The Digital Transformation Agency has revived plans to introduce a whole-of-government email and desktop productivity service known as GovDesk, five years after the concept was first proposed.
In a move that will likely result in a shakeup of how agencies buy software, the government's IT lead has begun accelerating work on the project, which has sat dormant for several years.
First proposed by the Department of Finance under the monikers GovMail and GovDesk in September 2014, the project intends to give agencies the option of sourcing email, word processing and other desktop applications at a subscription price,
Much like the government’s successful government-wide web hosting and content management service govCMS, the idea here is simplifying the procurement heavily commoditised tools so to redirect agency resources and funding elsewhere.
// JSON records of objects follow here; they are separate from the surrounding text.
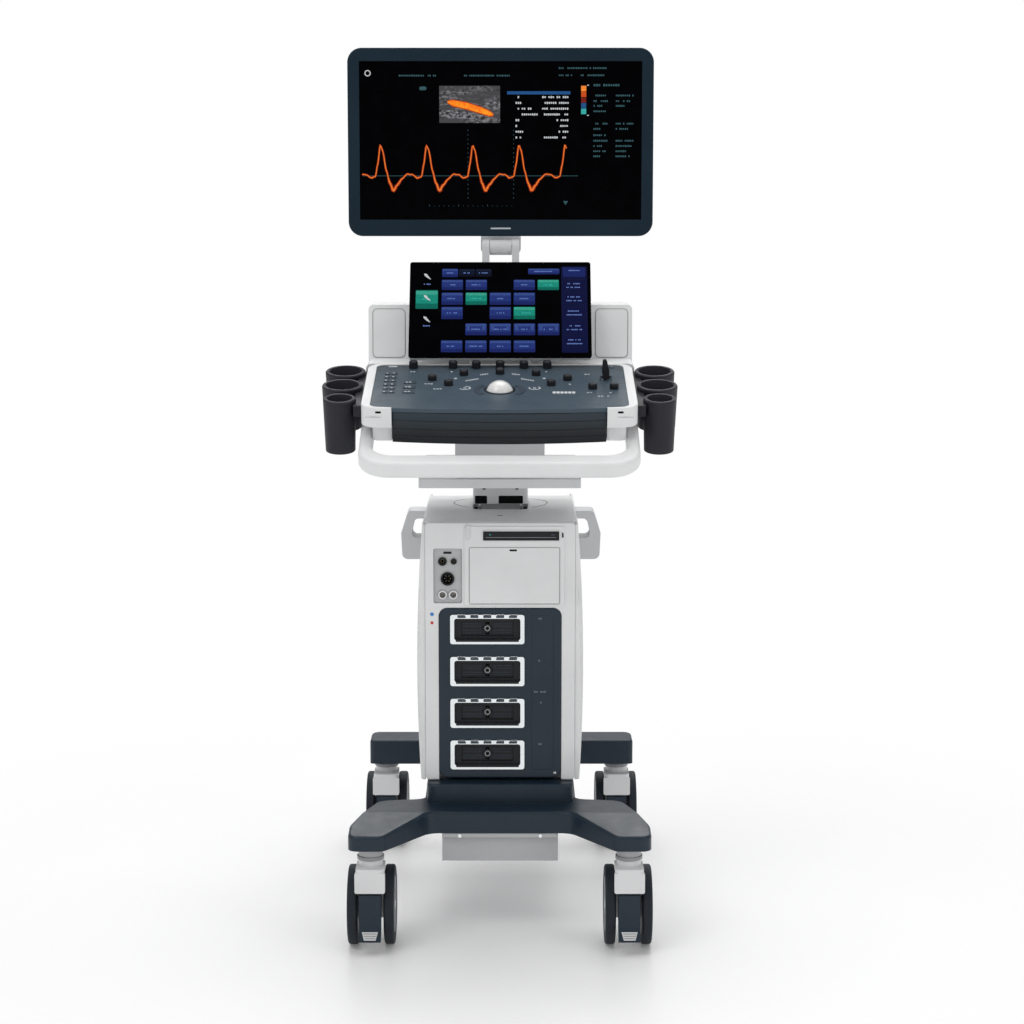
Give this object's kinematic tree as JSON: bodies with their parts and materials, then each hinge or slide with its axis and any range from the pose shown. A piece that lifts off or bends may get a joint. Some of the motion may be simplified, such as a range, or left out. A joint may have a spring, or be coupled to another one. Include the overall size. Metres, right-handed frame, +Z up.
{
  "type": "cart-mounted ultrasound machine",
  "caption": "Wheeled ultrasound scanner: monitor on an arm, touch screen and sloping control console with probe cups, on a lift column and electronics tower.",
  "frame": {"origin": "on the floor, under the middle of the machine's bounding box", "axes": "+Z up, the operator stands at -Y and faces +Y, +X is the operator's right"},
  "size_m": [0.5558, 0.76, 1.4095],
  "materials": {
    "white_plastic": "fine-textured light grey moulding",
    "navy_plastic": "fine-textured dark navy moulding",
    "slate_plastic": "satin blue-grey panel",
    "cup_plastic": "matt charcoal moulding",
    "black_plastic": "matt black moulding",
    "frame_steel": "powder-coated steel",
    "cast_aluminium": "satin light grey casting",
    "socket_metal": "bright nickel-plated shell",
    "tyre_rubber": "dark non-marking tread",
    "screen_glass": "glossy black glass",
    "ball_plastic": "polished white"
  },
  "bodies": {
    "cart": {"base_cover": "navy_plastic", "base_chassis": "frame_steel", "base_pan": "frame_steel", "tower_frame": "frame_steel", "tower_front_cover": "white_plastic", "tower_right_cover": "white_plastic", "tower_left_cover": "white_plastic", "tower_rear_cover": "white_plastic", "tower_top_cover": "white_plastic", "connector_panel": "navy_plastic", "socket_frames": "socket_metal", "socket_inserts": "black_plastic", "physio_module": "white_plastic", "disc_drive": "black_plastic", "electronics_units": "cast_aluminium", "side_hooks": "cast_aluminium", "column_outer": "frame_steel", "base_screws": "socket_metal"},
    "disc_tray": {"disc_tray": "black_plastic"},
    "cooling_fan": {"cooling_fan": "black_plastic"},
    "caster_front_left": {"caster_fork_front_left": "white_plastic"},
    "wheels_front_left": {"caster_wheels_front_left": "tyre_rubber"},
    "pedal_front_left": {"caster_pedal_front_left": "navy_plastic"},
    "caster_front_right": {"caster_fork_front_right": "white_plastic"},
    "wheels_front_right": {"caster_wheels_front_right": "tyre_rubber"},
    "pedal_front_right": {"caster_pedal_front_right": "navy_plastic"},
    "caster_rear_left": {"caster_fork_rear_left": "white_plastic"},
    "wheels_rear_left": {"caster_wheels_rear_left": "tyre_rubber"},
    "pedal_rear_left": {"caster_pedal_rear_left": "navy_plastic"},
    "caster_rear_right": {"caster_fork_rear_right": "white_plastic"},
    "wheels_rear_right": {"caster_wheels_rear_right": "tyre_rubber"},
    "pedal_rear_right": {"caster_pedal_rear_right": "navy_plastic"},
    "lift": {"column_inner": "cast_aluminium", "neck_cover": "white_plastic"},
    "console": {"console_bracket": "cast_aluminium", "console_base": "white_plastic", "console_bezel": "white_plastic", "control_plate": "slate_plastic", "control_keys": "black_plastic", "console_wings": "white_plastic", "front_handle": "white_plastic", "probe_holder_right": "cup_plastic", "probe_holder_left": "cup_plastic"},
    "keyboard": {"keyboard_drawer": "black_plastic", "keyboard_keys": "slate_plastic"},
    "trackball": {"trackball": "ball_plastic"},
    "menu_knob_1": {"menu_knob_1": "black_plastic"},
    "menu_knob_2": {"menu_knob_2": "black_plastic"},
    "menu_knob_3": {"menu_knob_3": "black_plastic"},
    "menu_knob_4": {"menu_knob_4": "black_plastic"},
    "menu_knob_5": {"menu_knob_5": "black_plastic"},
    "menu_knob_6": {"menu_knob_6": "black_plastic"},
    "paddle_lever": {"paddle_lever": "black_plastic"},
    "touch_screen": {"touch_glass": "screen_glass", "touch_housing": "white_plastic"},
    "arm_turret": {"arm_turret": "cast_aluminium"},
    "arm_link": {"arm_link": "cast_aluminium"},
    "monitor_yoke": {"monitor_yoke": "cast_aluminium"},
    "monitor": {"monitor_shell": "navy_plastic", "monitor_screen": "screen_glass"}
  },
  "joints": [
    {"name": "disc_tray_slide", "type": "slide", "parent": "cart", "child": "disc_tray", "axis": [0, -1, 0], "range_m": [0, 0.115]},
    {"name": "fan_spin", "type": "hinge", "parent": "cart", "child": "cooling_fan", "pos_m": [0, 0.2175, 0.48], "axis": [0, 1, 0], "continuous": true},
    {"name": "swivel_front_left", "type": "hinge", "parent": "cart", "child": "caster_front_left", "pos_m": [-0.201, -0.306, 0.16], "axis": [0, 0, 1], "continuous": true},
    {"name": "roll_front_left", "type": "hinge", "parent": "caster_front_left", "child": "wheels_front_left", "pos_m": [-0.201, -0.274, 0.0625], "axis": [1, 0, 0], "continuous": true},
    {"name": "brake_front_left", "type": "hinge", "parent": "caster_front_left", "child": "pedal_front_left", "pos_m": [-0.201, -0.324, 0.088], "axis": [1, 0, 0], "range_deg": [0, 10]},
    {"name": "swivel_front_right", "type": "hinge", "parent": "cart", "child": "caster_front_right", "pos_m": [0.201, -0.306, 0.16], "axis": [0, 0, 1], "continuous": true},
    {"name": "roll_front_right", "type": "hinge", "parent": "caster_front_right", "child": "wheels_front_right", "pos_m": [0.201, -0.274, 0.0625], "axis": [1, 0, 0], "continuous": true},
    {"name": "brake_front_right", "type": "hinge", "parent": "caster_front_right", "child": "pedal_front_right", "pos_m": [0.201, -0.324, 0.088], "axis": [1, 0, 0], "range_deg": [0, 10]},
    {"name": "swivel_rear_left", "type": "hinge", "parent": "cart", "child": "caster_rear_left", "pos_m": [-0.207, 0.2855, 0.16], "axis": [0, 0, 1], "continuous": true},
    {"name": "roll_rear_left", "type": "hinge", "parent": "caster_rear_left", "child": "wheels_rear_left", "pos_m": [-0.207, 0.3175, 0.0625], "axis": [1, 0, 0], "continuous": true},
    {"name": "brake_rear_left", "type": "hinge", "parent": "caster_rear_left", "child": "pedal_rear_left", "pos_m": [-0.207, 0.2675, 0.088], "axis": [1, 0, 0], "range_deg": [0, 10]},
    {"name": "swivel_rear_right", "type": "hinge", "parent": "cart", "child": "caster_rear_right", "pos_m": [0.207, 0.2855, 0.16], "axis": [0, 0, 1], "continuous": true},
    {"name": "roll_rear_right", "type": "hinge", "parent": "caster_rear_right", "child": "wheels_rear_right", "pos_m": [0.207, 0.3175, 0.0625], "axis": [1, 0, 0], "continuous": true},
    {"name": "brake_rear_right", "type": "hinge", "parent": "caster_rear_right", "child": "pedal_rear_right", "pos_m": [0.207, 0.2675, 0.088], "axis": [1, 0, 0], "range_deg": [0, 10]},
    {"name": "lift_slide", "type": "slide", "parent": "cart", "child": "lift", "axis": [0, 0, 1], "range_m": [0, 0.18]},
    {"name": "console_swivel", "type": "hinge", "parent": "lift", "child": "console", "pos_m": [0, 0.025, 0.725], "axis": [0, 0, 1], "range_deg": [-30, 30]},
    {"name": "keyboard_slide", "type": "slide", "parent": "console", "child": "keyboard", "axis": [0, -0.9781, -0.2079], "range_m": [0, 0.13]},
    {"name": "trackball_roll", "type": "hinge", "parent": "console", "child": "trackball", "pos_m": [0, -0.23017, 0.86407], "axis": [1, 0, 0], "continuous": true},
    {"name": "menu_knob_1_turn", "type": "hinge", "parent": "console", "child": "menu_knob_1", "pos_m": [-0.138, -0.11477, 0.89831], "axis": [0, -0.2079, 0.9781], "continuous": true},
    {"name": "menu_knob_2_turn", "type": "hinge", "parent": "console", "child": "menu_knob_2", "pos_m": [-0.075, -0.11477, 0.89831], "axis": [0, -0.2079, 0.9781], "continuous": true},
    {"name": "menu_knob_3_turn", "type": "hinge", "parent": "console", "child": "menu_knob_3", "pos_m": [-0.038, -0.11477, 0.89831], "axis": [0, -0.2079, 0.9781], "continuous": true},
    {"name": "menu_knob_4_turn", "type": "hinge", "parent": "console", "child": "menu_knob_4", "pos_m": [0, -0.11477, 0.89831], "axis": [0, -0.2079, 0.9781], "continuous": true},
    {"name": "menu_knob_5_turn", "type": "hinge", "parent": "console", "child": "menu_knob_5", "pos_m": [0.038, -0.11477, 0.89831], "axis": [0, -0.2079, 0.9781], "continuous": true},
    {"name": "menu_knob_6_turn", "type": "hinge", "parent": "console", "child": "menu_knob_6", "pos_m": [0.075, -0.11477, 0.89831], "axis": [0, -0.2079, 0.9781], "continuous": true},
    {"name": "paddle_tilt", "type": "hinge", "parent": "console", "child": "paddle_lever", "pos_m": [0.166, -0.17963, 0.88606], "axis": [1, 0, 0], "range_deg": [-15, 15]},
    {"name": "touch_tilt", "type": "hinge", "parent": "console", "child": "touch_screen", "pos_m": [0, -0.092, 0.912], "axis": [1, 0, 0], "range_deg": [-8, 11]},
    {"name": "arm_swivel", "type": "hinge", "parent": "console", "child": "arm_turret", "pos_m": [0, 0.12, 0.9], "axis": [0, 0, 1], "range_deg": [-60, 60]},
    {"name": "arm_lift", "type": "hinge", "parent": "arm_turret", "child": "arm_link", "pos_m": [0, 0.12, 0.965], "axis": [1, 0, 0], "range_deg": [-30, 30]},
    {"name": "yoke_level", "type": "hinge", "parent": "arm_link", "child": "monitor_yoke", "pos_m": [0, 0.12, 1.08], "axis": [1, 0, 0], "range_deg": [-30, 30]},
    {"name": "monitor_tilt", "type": "hinge", "parent": "monitor_yoke", "child": "monitor", "pos_m": [0, 0.168, 1.25], "axis": [1, 0, 0], "range_deg": [-20, 5]}
  ],
  "couplings": [
    {"joint": "yoke_level", "follows": "arm_lift", "ratio": -1}
  ]
}
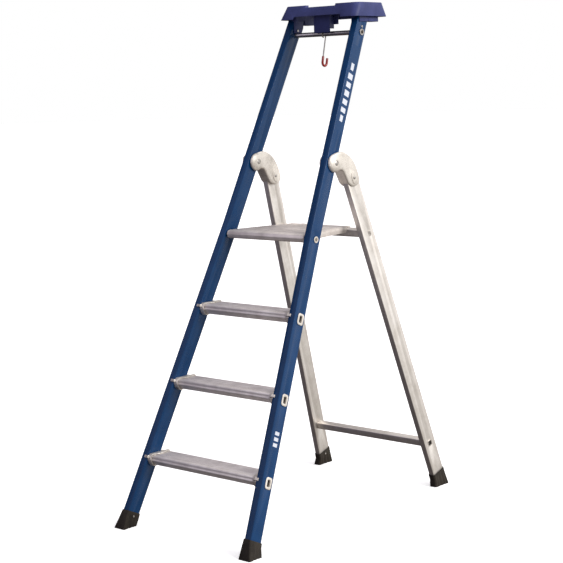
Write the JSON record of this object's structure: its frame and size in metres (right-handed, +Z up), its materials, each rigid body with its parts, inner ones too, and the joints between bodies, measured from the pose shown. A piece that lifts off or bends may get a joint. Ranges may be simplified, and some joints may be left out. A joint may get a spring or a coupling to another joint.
{
  "type": "platform step ladder",
  "caption": "Folding platform step ladder: leaning lacquered stiles with ribbed treads and a hinged platform, rear legs on cast knuckles, tool tray with a swinging hook.",
  "frame": {"origin": "on the floor, in the middle of the rectangle that the four feet cover with the ladder open", "axes": "+Z up; +X across the ladder, to the climber's right; +Y from the treads towards the rear legs, so the climber stands on the -Y side"},
  "size_m": [0.59, 1.081, 1.667],
  "materials": {
    "lacquer": "gloss blue lacquer on aluminium",
    "tread": "ribbed mill-finish extrusion",
    "platform": "satin extrusion",
    "leg": "satin natural aluminium",
    "casting": "bead-blasted die casting",
    "tray": "fine-grained moulding",
    "rubber": "moulded rubber",
    "steel": "zinc-plated",
    "red_dip": "dipped vinyl",
    "nylon": "natural nylon"
  },
  "bodies": {
    "front_frame": {"front_foot_left": "rubber", "front_foot_right": "rubber", "front_foot_rivet_left": "steel", "front_foot_rivet_right": "steel", "guard_bar": "steel", "knuckle_pin_left": "steel", "knuckle_pin_right": "steel", "pivot_washer_inner_left": "nylon", "pivot_washer_inner_right": "nylon", "pivot_washer_outer_left": "nylon", "pivot_washer_outer_right": "nylon", "platform_pivot_left": "steel", "platform_pivot_right": "steel", "step_1_end_left": "casting", "step_1_end_right": "casting", "step_1_tread": "tread", "step_2_end_left": "casting", "step_2_end_right": "casting", "step_2_tread": "tread", "step_3_end_left": "casting", "step_3_end_right": "casting", "step_3_tread": "tread", "stile_left": "lacquer", "stile_right": "lacquer", "tool_tray": "tray", "tray_rivet_left": "steel", "tray_rivet_right": "steel"},
    "rear_frame": {"knuckle_left": "casting", "knuckle_right": "casting", "leg_rivet_left": "steel", "leg_rivet_right": "steel", "lower_crossbar": "leg", "rear_foot_left": "rubber", "rear_foot_right": "rubber", "rear_foot_rivet_left": "steel", "rear_foot_rivet_right": "steel", "rear_leg_left": "leg", "rear_leg_right": "leg", "upper_crossbar": "leg"},
    "platform": {"platform_deck": "platform", "platform_hook_left": "platform", "platform_hook_right": "platform", "platform_nose": "platform", "platform_side_left": "platform", "platform_side_right": "platform"},
    "hook": {"hook_wire": "steel", "hook_sleeve": "red_dip"}
  },
  "joints": [
    {"name": "rear_frame_fold", "type": "hinge", "parent": "front_frame", "child": "rear_frame", "pos_m": [0, 0.04288, 1.1505], "axis": [-1, 0, 0], "range_deg": [0, 42.5]},
    {"name": "platform_tip", "type": "hinge", "parent": "front_frame", "child": "platform", "pos_m": [0, -0.07375, 0.9153], "axis": [1, 0, 0], "range_deg": [0, 63]},
    {"name": "hook_swing", "type": "hinge", "parent": "front_frame", "child": "hook", "pos_m": [0, 0.2399, 1.5695], "axis": [1, 0, 0], "range_deg": [-45, 45]}
  ],
  "couplings": [
    {"joint": "platform_tip", "follows": "rear_frame_fold", "ratio": 1.48}
  ]
}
In a bid to understand the viability of such a service across government, Finance conducted a feasibility study in September 2014 to form conclusions, which it subsequently used to progress the project further.
But in the three years since deciding to investigate GovMail and GovDesk further, there has been no mention of the email and desktop productivity projects.
Now, almost exactly five years after the project was first floated, the DTA is looking to “expedite” the development of the service.
It has issued a brief on the digital marketplace calling for “experienced sellers” to work with the DTA and Microsoft on “solution design for a secure cloud-based desktop environment (GovDesk)”.
“GovDesk will leverage Microsoft 365, and meet government Protected security requirements,” the DTA said in the brief.
“It will also deliver transition pathways with standardised approaches to support line of business applications. The solution must be robust, maintainable and scalable.”
A DTA spokesperson declined to publicly comment on the initiative, including when it had partnered with Microsoft on the project and why the GovMail name had been dropped from the wider project.
The decision to use Microsoft for GovDesk will be blow to Google, which has become a major competitor to Microsoft through its suite of cloud computing, productivity and collaboration tools.
However, unlike Microsoft, which became the first hyperscale public cloud provider to be granted protected-level certification by the Australian Signals Directorate in April 2018, Google is yet to receive sign-off.
The brief comes as Deloitte get to work developing a business case for GovDesk after signing a $588,000 contract with the DTA late last month.
Deloitte had also had a hand in the original feasibility study used to “form conclusions about potential viability of the proposed services”.